Prompt: Write out all of the entries exactly, please.

[Records]
________________________________________

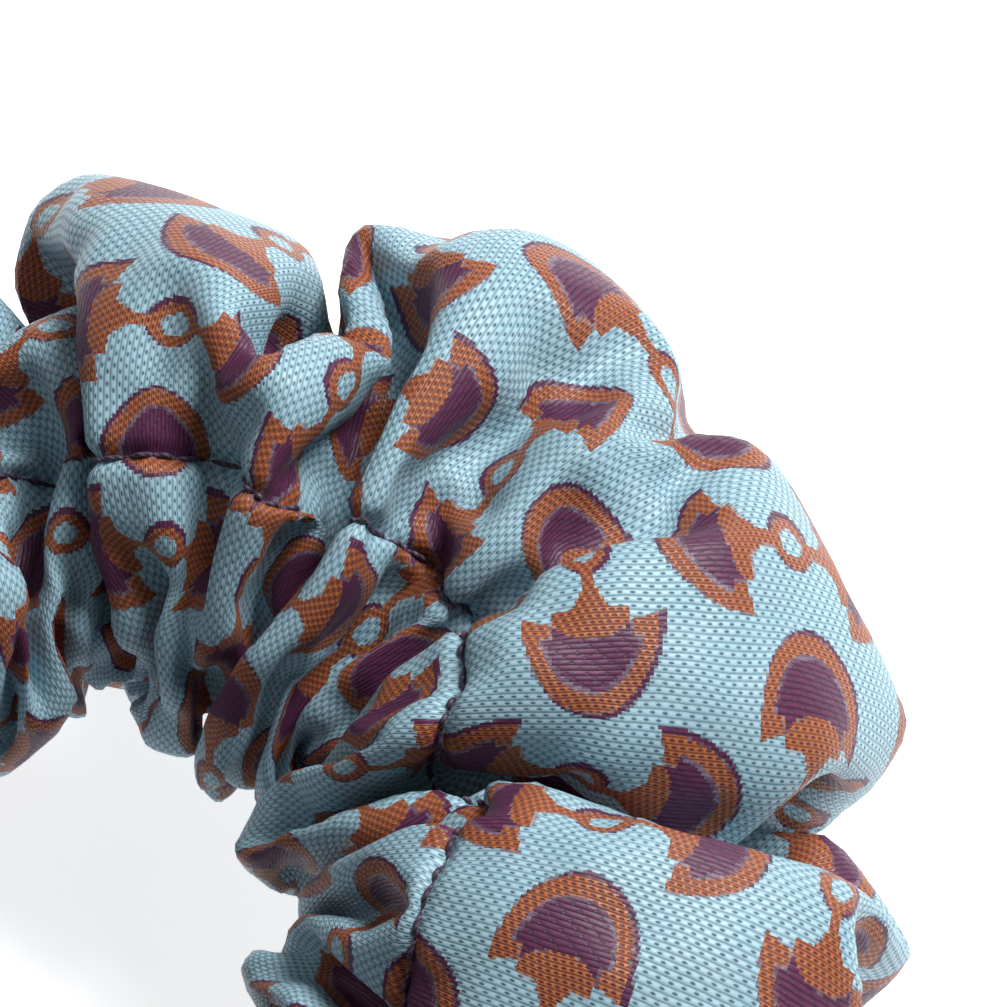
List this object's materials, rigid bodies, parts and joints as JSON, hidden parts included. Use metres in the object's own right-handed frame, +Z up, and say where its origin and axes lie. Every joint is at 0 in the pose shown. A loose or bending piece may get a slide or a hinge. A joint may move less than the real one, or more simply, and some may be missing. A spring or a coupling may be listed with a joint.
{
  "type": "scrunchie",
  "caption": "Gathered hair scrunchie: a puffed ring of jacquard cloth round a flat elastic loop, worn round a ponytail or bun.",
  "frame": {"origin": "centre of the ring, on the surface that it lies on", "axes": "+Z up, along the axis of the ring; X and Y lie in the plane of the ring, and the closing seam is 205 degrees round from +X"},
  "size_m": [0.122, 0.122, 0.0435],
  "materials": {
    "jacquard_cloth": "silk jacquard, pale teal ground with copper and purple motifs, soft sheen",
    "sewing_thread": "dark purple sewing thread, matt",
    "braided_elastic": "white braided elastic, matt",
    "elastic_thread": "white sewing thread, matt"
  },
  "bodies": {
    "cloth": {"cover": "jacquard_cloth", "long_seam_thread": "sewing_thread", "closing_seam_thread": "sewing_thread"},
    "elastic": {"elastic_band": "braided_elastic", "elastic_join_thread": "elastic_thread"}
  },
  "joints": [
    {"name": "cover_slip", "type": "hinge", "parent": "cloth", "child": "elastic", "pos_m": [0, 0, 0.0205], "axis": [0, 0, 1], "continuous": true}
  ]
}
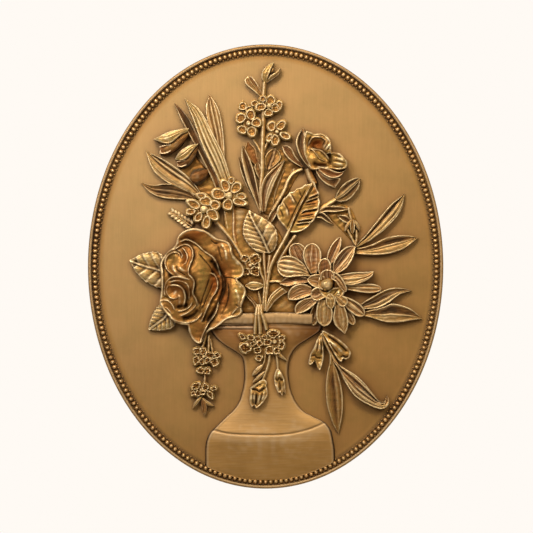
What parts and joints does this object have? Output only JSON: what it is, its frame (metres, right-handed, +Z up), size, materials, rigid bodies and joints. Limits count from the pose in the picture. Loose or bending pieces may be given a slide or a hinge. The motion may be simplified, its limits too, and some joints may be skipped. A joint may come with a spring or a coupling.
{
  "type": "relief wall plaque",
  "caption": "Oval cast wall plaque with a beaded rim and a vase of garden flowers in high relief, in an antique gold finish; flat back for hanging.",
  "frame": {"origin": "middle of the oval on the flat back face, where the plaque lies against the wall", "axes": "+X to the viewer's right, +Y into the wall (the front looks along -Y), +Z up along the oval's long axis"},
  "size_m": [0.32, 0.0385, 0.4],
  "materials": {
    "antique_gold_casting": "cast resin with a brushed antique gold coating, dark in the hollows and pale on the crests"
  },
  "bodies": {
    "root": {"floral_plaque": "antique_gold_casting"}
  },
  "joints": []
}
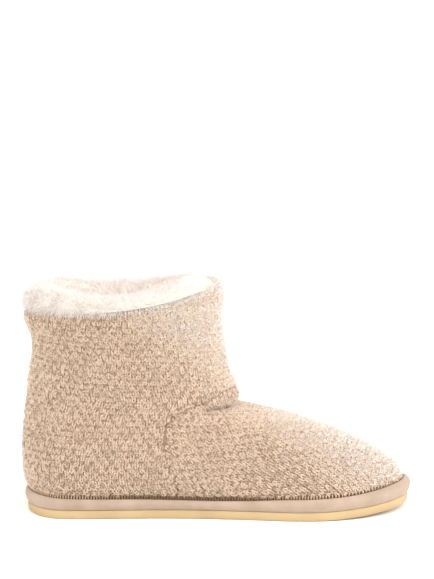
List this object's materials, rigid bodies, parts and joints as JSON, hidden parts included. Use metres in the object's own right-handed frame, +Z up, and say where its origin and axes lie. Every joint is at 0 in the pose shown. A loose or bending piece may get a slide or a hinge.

________________________________________

Task solution:
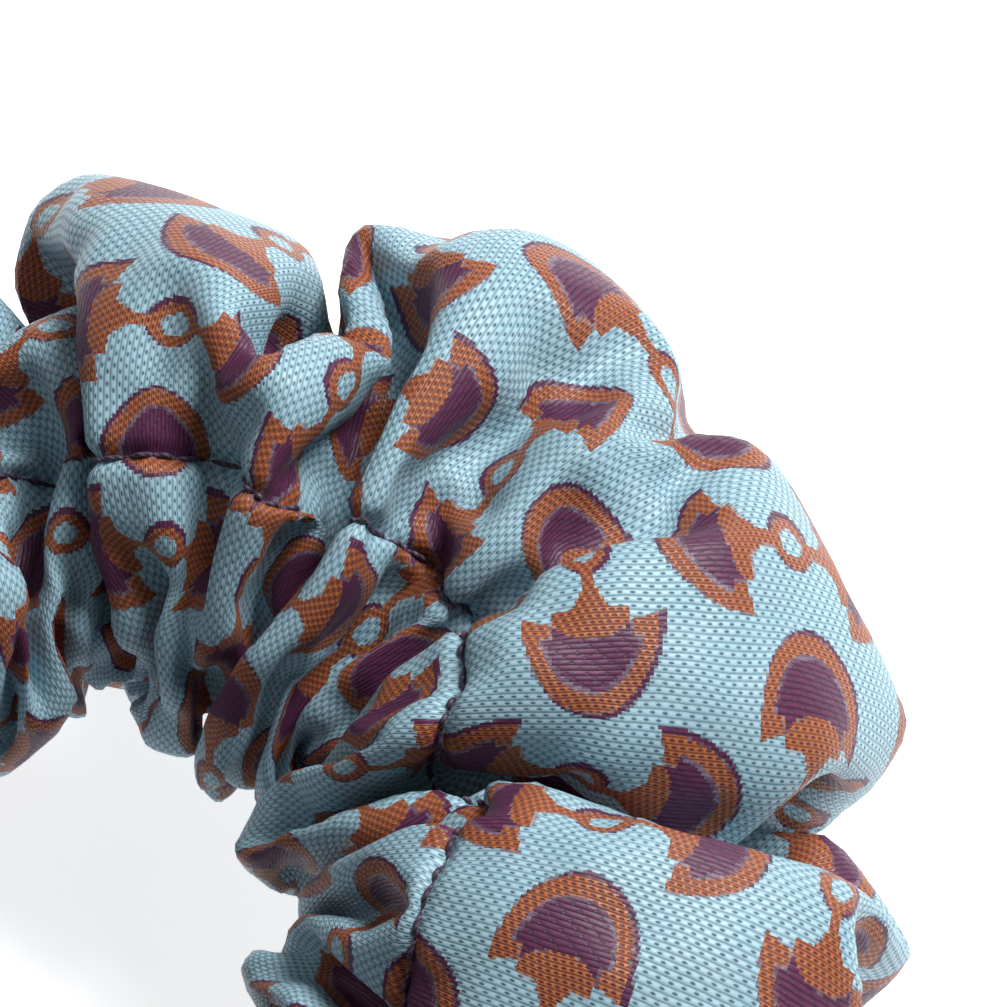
List this object's materials, rigid bodies, parts and joints as JSON, hidden parts included. Use metres in the object's own right-handed frame, +Z up, and say where its origin and axes lie. Every joint is at 0 in the pose shown. A loose or bending piece may get a slide or a hinge. A joint may move less than the real one, or more simply, and some may be missing. A spring or a coupling may be listed with a joint.
{
  "type": "scrunchie",
  "caption": "Gathered hair scrunchie: a puffed ring of jacquard cloth round a flat elastic loop, worn round a ponytail or bun.",
  "frame": {"origin": "centre of the ring, on the surface that it lies on", "axes": "+Z up, along the axis of the ring; X and Y lie in the plane of the ring, and the closing seam is 205 degrees round from +X"},
  "size_m": [0.122, 0.122, 0.0435],
  "materials": {
    "jacquard_cloth": "silk jacquard, pale teal ground with copper and purple motifs, soft sheen",
    "sewing_thread": "dark purple sewing thread, matt",
    "braided_elastic": "white braided elastic, matt",
    "elastic_thread": "white sewing thread, matt"
  },
  "bodies": {
    "cloth": {"cover": "jacquard_cloth", "long_seam_thread": "sewing_thread", "closing_seam_thread": "sewing_thread"},
    "elastic": {"elastic_band": "braided_elastic", "elastic_join_thread": "elastic_thread"}
  },
  "joints": [
    {"name": "cover_slip", "type": "hinge", "parent": "cloth", "child": "elastic", "pos_m": [0, 0, 0.0205], "axis": [0, 0, 1], "continuous": true}
  ]
}
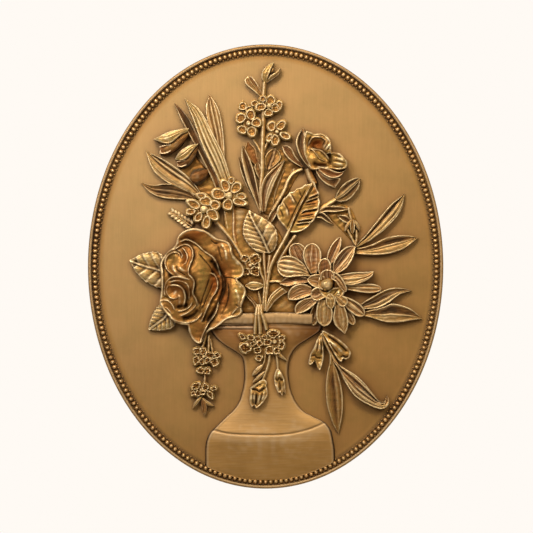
What parts and joints does this object have? Output only JSON: what it is, its frame (metres, right-handed, +Z up), size, materials, rigid bodies and joints. Limits count from the pose in the picture. Loose or bending pieces may be given a slide or a hinge. The motion may be simplified, its limits too, and some joints may be skipped. A joint may come with a spring or a coupling.
{
  "type": "relief wall plaque",
  "caption": "Oval cast wall plaque with a beaded rim and a vase of garden flowers in high relief, in an antique gold finish; flat back for hanging.",
  "frame": {"origin": "middle of the oval on the flat back face, where the plaque lies against the wall", "axes": "+X to the viewer's right, +Y into the wall (the front looks along -Y), +Z up along the oval's long axis"},
  "size_m": [0.32, 0.0385, 0.4],
  "materials": {
    "antique_gold_casting": "cast resin with a brushed antique gold coating, dark in the hollows and pale on the crests"
  },
  "bodies": {
    "root": {"floral_plaque": "antique_gold_casting"}
  },
  "joints": []
}
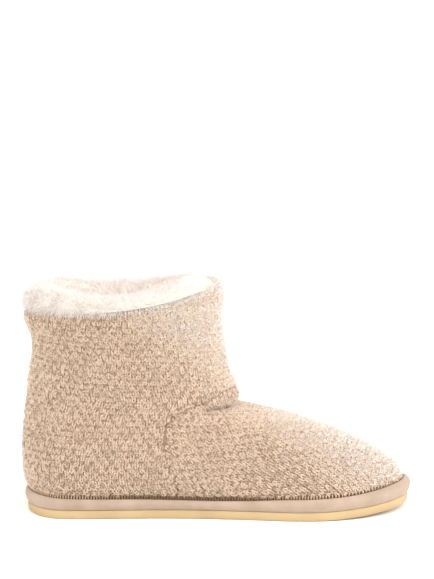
List this object's materials, rigid bodies, parts and joints as JSON, hidden parts included. Use metres in the object's own right-handed frame, +Z up, and say where its origin and axes lie. Every joint is at 0 in the pose shown. A loose or bending piece may get a slide or a hinge.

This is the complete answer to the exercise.